بسم الله الرحمن الرحيم
Para
ulama fikih sepakat bahwa seekor sapi atau unta boleh untuk tujuh orang,
walaupun ada hadis yang mengatakan bahwa kurban sapi dan unta boleh untuk
sepuluh orang. Hadis yang membolehkan bersumber dari Rafi’ bin Khudaij dari
Ibnu Abbas dan lainnya. Meskipun menurut at-Thahawi menganggap hadis itu tidak
shahih.
Imam
Malik membolehkan seekor sapi atau unta
untuk seorang beserta keluarganya untuk kurban dan sembelihan haji. Hal ini
berdasarkan riwayat Ibnu Syihab, dia berkata:
مَا
نَحَرَ رَسُوْلُ اللهِ صَلَّى اللهُ عَلَيْهِ وَسَلَّمَ عَنْ
اَهْلِ بَيْتِهِ اِلَّا بَدَنَةً وَاحِدَةً اَوْ بَقَرَةً وَاحِدَةً. (اخرجه مالك)
“Rasulullah SAW. tidak
menyembelih kurban untuk keluarganya kecuali seekor unta atau seekor sapi.” (H.R. Malik)
Imam
Malik tidak sama dengan ulama lain dalam
pengqiyasannya, karena menurut ijma’ ulama, amalan yang berlaku kepada
keluarga Nabi SAW. itu tidak boleh dipakai untuk menafsirkan hadis lain. Justru
harus ditafsiri oleh hadis lain adalah hadis yang menjelaskan maksimal untuk
tujuh orang. Namun, Imam Malik mengambil hadis tersebut sebagai dasar qiyas
antara qurban secara umum dengan kurban orang-orang yang berhaji, sehingga
menurut Imam Malik, batas maksimal tidak berlaku.
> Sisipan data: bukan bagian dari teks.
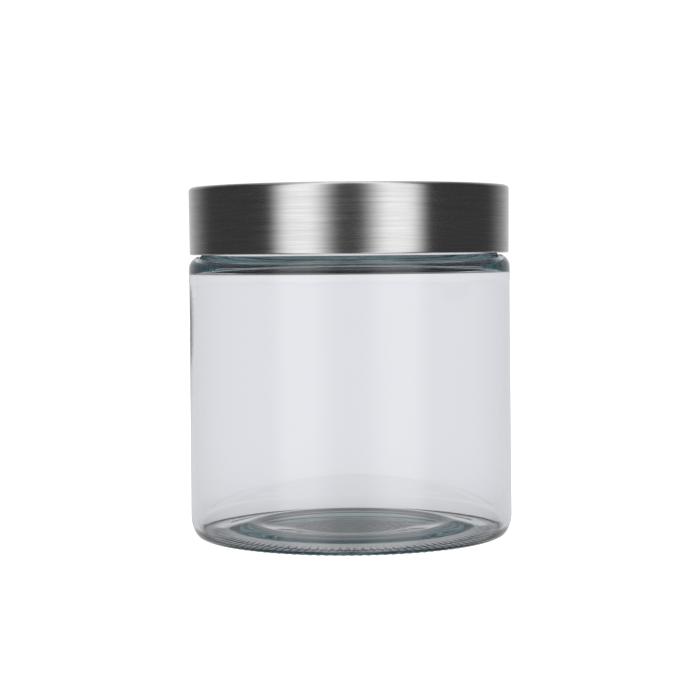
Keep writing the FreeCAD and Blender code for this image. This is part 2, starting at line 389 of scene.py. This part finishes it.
def jar():
    """The whole jar, in one closed section from the axis of the base round to the axis of the floor."""
    shoulder_z = RIM_Z - SHOULDER_DROP
    shoulder_r = BODY_R - SHOULDER_ARC
    shoulder_angle = math.degrees(math.asin(LEDGE_RISE / SHOULDER_ARC))
    root_z = shoulder_z + LEDGE_RISE + NECK_ROOT_ARC
    neck_top = RIM_Z - RIM_ROUND
    inner_r = BODY_R - WALL
    inner_shoulder_r = inner_r - INNER_SHOULDER_ARC
    mouth_r = MOUTH_R + MOUTH_ARC
    reach = INNER_SHOULDER_ARC + MOUTH_ARC
    meet = math.degrees(math.acos((mouth_r - inner_shoulder_r) / reach))
    mouth_z = INNER_SHOULDER_Z + reach * math.sin(math.radians(meet))

    foot = line((BEARING_INNER_R, 0), (BEARING_EDGE_R, 0), 6)[1:]
    foot += arc(BEARING_EDGE_R, BEARING_ARC, BEARING_ARC, -90, -HEEL_ANGLE, 8)[1:]
    outside = arc(BODY_R - HEEL_ARC, HEEL_START_Z, HEEL_ARC, -HEEL_ANGLE, 0, 18)[1:]
    outside += line((BODY_R, HEEL_START_Z), (BODY_R, shoulder_z), 10)[1:]
    outside += arc(shoulder_r, shoulder_z, SHOULDER_ARC, 0, shoulder_angle, 16)[1:]
    outside += arc(NECK_R + NECK_ROOT_ARC, root_z, NECK_ROOT_ARC, 270, 180, 6)
    neck = line((NECK_R, root_z), (NECK_R, neck_top), 56)[1:]
    mouth = arc(NECK_R - RIM_ROUND, neck_top, RIM_ROUND, 0, 90, 6)[1:]
    mouth += arc(MOUTH_R + RIM_ROUND, neck_top, RIM_ROUND, 90, 180, 6)
    mouth += line((MOUTH_R, neck_top), (MOUTH_R, mouth_z), 4)[1:]
    mouth += arc(mouth_r, mouth_z, MOUTH_ARC, 180, 180 + meet, 12)[1:]
    mouth += arc(inner_shoulder_r, INNER_SHOULDER_Z, INNER_SHOULDER_ARC, meet, 0, 16)[1:]
    inside = line((inner_r, INNER_SHOULDER_Z), (inner_r, HEEL_START_Z), 20)[1:]

    section = rows(underside()) + rows(foot, foot_warp, True) + rows(outside) + rows(neck, neck_warp)
    section += rows(mouth) + rows(inside, inner_warp) + rows(floor_section()[1:])
    return turned_piece("jar_glass", section)


def shell():
    """The steel shell, in one closed section from the axis under its panel round to the axis on top."""
    hem_r = SHELL_R - SHELL_TAPER - HEM_ARC
    hem_z = SHELL_BOTTOM_Z + HEM_ARC
    hem_inside = HEM_ARC - SHELL_SHEET
    edge_r = SHELL_R - SHELL_EDGE_ARC
    edge_z = SHELL_TOP_Z - SHELL_EDGE_ARC
    under_z = SHELL_TOP_Z - SHELL_SHEET
    panel_r = edge_r - PANEL_MARGIN
    section = [(0, under_z)]
    section += line((PANEL_CENTRE_R, under_z), (panel_r, under_z), 5)
    section += arc(edge_r, edge_z, SHELL_EDGE_ARC - SHELL_SHEET, 90, 0, 6)
    section += line(section[-1], (hem_r + hem_inside, hem_z), 6)[1:-1]
    section += arc(hem_r, hem_z, hem_inside, 0, -180, 8)
    section += [(hem_r - hem_inside, hem_z + HEM_LEG), (hem_r - HEM_ARC, hem_z + HEM_LEG)]
    section += arc(hem_r, hem_z, HEM_ARC, -180, 0, 16)
    section += line((hem_r + HEM_ARC, hem_z), (SHELL_R, edge_z), 12)[1:-1]
    section += arc(edge_r, edge_z, SHELL_EDGE_ARC, 0, 90, 12)
    section += line((panel_r, SHELL_TOP_Z), (PANEL_CENTRE_R, SHELL_TOP_Z), 5)
    section += [(0, SHELL_TOP_Z)]
    return turned_piece("steel_shell", rows(section))


class Nodes:
    """A short way to add shader nodes and link them."""

    def __init__(self, tree):
        self.tree = tree
        tree.nodes.clear()

    def add(self, kind, **inputs):
        """A node with its sockets set or linked. An underscore in a name stands for a space."""
        node = self.tree.nodes.new(kind)
        for name, value in inputs.items():
            self.put(node, name.replace("_", " "), value)
        return node

    def put(self, node, socket, value):
        """Sets one socket of a node, by its name or place, to a number or colour, or links it."""
        if isinstance(value, bpy.types.NodeSocket):
            self.tree.links.new(value, node.inputs[socket])
        else:
            node.inputs[socket].default_value = value

    def math(self, operation, *values):
        node = self.tree.nodes.new("ShaderNodeMath")
        node.operation = operation
        for i, value in enumerate(values):
            self.put(node, i, value)
        return node.outputs[0]

    def ramp(self, value, ends, start=0.0, end=1.0):
        """A smooth step from start to end as value goes from the first of ends to the second."""
        node = self.add(
            "ShaderNodeMapRange", Value=value, From_Min=ends[0], From_Max=ends[1], To_Min=start, To_Max=end
        )
        node.interpolation_type = "SMOOTHSTEP"
        return node.outputs["Result"]

    def noise(self, spot, scale, detail):
        node = self.add("ShaderNodeTexNoise", Vector=spot, Scale=scale, Detail=detail)
        return node.outputs["Fac"]

    def colour(self, share, low, high):
        """A colour between low and high."""
        node = self.tree.nodes.new("ShaderNodeMix")
        node.data_type = "RGBA"
        for socket, value in ((0, share), (6, low), (7, high)):
            self.put(node, socket, value)
        return node.outputs[2]

    def either(self, share, first, second):
        """The second shader for the share of light that it gives, and the first for the rest."""
        node = self.tree.nodes.new("ShaderNodeMixShader")
        for socket, value in enumerate((share, first.outputs[0], second.outputs[0])):
            self.put(node, socket, value)
        return node

    def background(self, colour, strength):
        return self.add("ShaderNodeBackground", Color=colour, Strength=strength)

    def finish(self, surface, kind="ShaderNodeOutputMaterial"):
        return self.add(kind, Surface=surface.outputs[0])


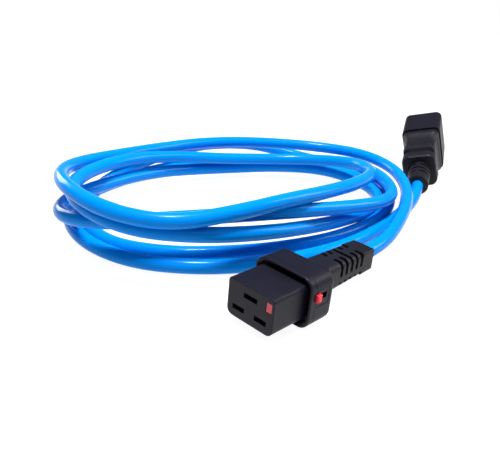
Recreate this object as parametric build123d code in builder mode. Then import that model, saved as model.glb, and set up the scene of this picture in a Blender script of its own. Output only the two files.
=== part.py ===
from build123d import *
from math import sin, cos, radians
import os

os.makedirs("parts", exist_ok=True)

# ------------------------------------------------------------------
# Locking power cord: a locking outlet connector and an inlet plug on
# one free three-core lead.  Millimetres, +Z up.  The connector's nose
# points along -Y, its width runs along X.  The origin is the centre
# of the flat underside of the connector's collar.
# ------------------------------------------------------------------

# ---- driving dimensions, connector -------------------------------
block_w, block_h = 27.0, 18.3          # nose section
block_top_r, block_low_r = 1.8, 3.4    # nose corner radii
face_y = -28.6                         # contact face
collar_front, collar_back = -8.3, 8.3
part_y = -4.8                          # joint line between the two shells
collar_w, collar_h, collar_r = 33.7, 25.5, 6.0
axis_z = collar_h / 2                  # height of the connector's axis
pin_pitch, earth_offset = 13.0, 8.0
earth_up, live_up = 4.1, -3.9          # slot heights from the axis
slot_earth = (7.8, 2.4)
slot_live = (7.0, 2.4)
boot_end = 55.0                        # where the cord leaves the boot
cord_d = 8.0
core_d = 2.6
slide_travel = 4.0
plate_lean = 10.0                      # lock plate's lean at rest, degrees

# ---- driving dimensions, plug ------------------------------------
plug_far = (-85.76, 269.07, 26.36)     # centre of the plug's open mouth
plug_yaw, plug_pitch, plug_roll = 27.79, 10.0, -17.08
shroud_h, shroud_v, shroud_r = 28.9, 36.2, 4.5
shroud_len = 32.0
cavity_h, cavity_v, cavity_deep = 20.4, 29.0, 18.5
plug_len = 93.0


def at(y, x=0.0, z=0.0):
    """Plane across the connector at y: local x is X, local y is Z, axis height is 0."""
    return Plane(origin=(x, y, axis_z + z), x_dir=(1, 0, 0), z_dir=(0, -1, 0))


# the plug's own axes from its yaw, pitch and roll
cy, sy = cos(radians(plug_yaw)), sin(radians(plug_yaw))
cp, sp = cos(radians(plug_pitch)), sin(radians(plug_pitch))
cr, sr = cos(radians(plug_roll)), sin(radians(plug_roll))
side = Vector(cy * cr - sy * sp * sr, sy * cr + cy * sp * sr, -cp * sr)
mate = Vector(-sy * cp, cy * cp, sp)
upv = Vector(cy * sr + sy * sp * cr, sy * sr - cy * sp * cr, cp * cr)
far = Vector(*plug_far)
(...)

Sebaliknya, yang
berlaku adalah seperti yang diriwayatkan Ibnu Syihab yakni untuk sekeluarga.
Terjadi
perbedaan pendapat atas hukum asli kurban bertentangan dengan qiyas yang
didasarkan pada hadis tentang sembelih untuk haji. Dalil yang menunjukkan qiyas
kurban berdasarkan sembelihan haji sebagaimana yang diriwayatkan oleh Jabir:
نَحَرْنا مع رسولِ اللهِ صلَّى اللهُ
عليه وسَلَّم عَامَ الحُدَيْبيةِ البَدَنةَ عن سَبْعٍ (اخرجه مسلم وابو داود)
“Kami telah
berkurban (di waktu haji) bersama Rasulullah SAW. di tahun Hudaibiyah seekor
unta untuk tujuh orang.” (H.R. Muslim
dan Abu Dawud)
Dalam
riwayat lain dijelaskan:
سَنَّ
رسولُ اللهِ صلَّى اللهُ عليه وسَلَّم البَدَنةَ عن
سَبْعَةٍ والبَقَرَةَ عن سَبْعَةٍ (اخرجه مسلم والترمذي)
“Rasulullah SAW. memberi
ajaran bahwa seekor unta untuk tujuh orang dan seekor sapi untuk tujuh orang.” (H.R. Muslim dan Tirmidzi)
Imam
Syafi’i dan Imam Abu Hanifah mengqiyaskan
kurban dengan sembelihan haji berdasarkan pada hadis-hadis diatas yang
menentukan sembelihan haji. Sementara Imam Malik tidak menggnakan hadis
tersebut sebagai dasar kurban. Beliau lebih cenderung memilih hadis tentang
kurban sendiri, karena beliau menganggap hadis dari Jabir tersebut cacat.
Imam
Malik mengatakan “Ketika orang-orang
musyrik menghalangi Rasulullah SAW. menuju Baitullah, setelah itu beliau
berkurban unta, itu bukan kurban wajib, melainkan kurban sunnah. Kurban sunnah
boleh digabungkan, sedangkan kurban wajib tidak boleh gabung.” Padahal, kurban
itu tidak wajib. Jadi mungkin Imam Malik mengqiyaskan kurban dengan
sesembelihan haji.
Ibnul
Qasim meriwayatkan dari Imam Malik
bahwa Imam Malik tidak membolehkan kurban untuk lebih dari seorang, baik
kurban sunnah maupun wajib. Ini artinya Imam Malik menolak hadis yang
bertentangan dengan hukum asal. Hukum asalnya adalah seekor hewan untuk
seorang.
والله اعلم
Referensi: Kitab Bidayah al-Mujtahid wa Nihayah al-Muqtashid karya Ibnu Rusyd. Terdapat terjemahan Bahasa Indonesia oleh Drs. Imam Ghazali Said, M.A. dan Drs. Achmad Zaidun yang diterbitkan oleh Pustaka Amani, Jakarta.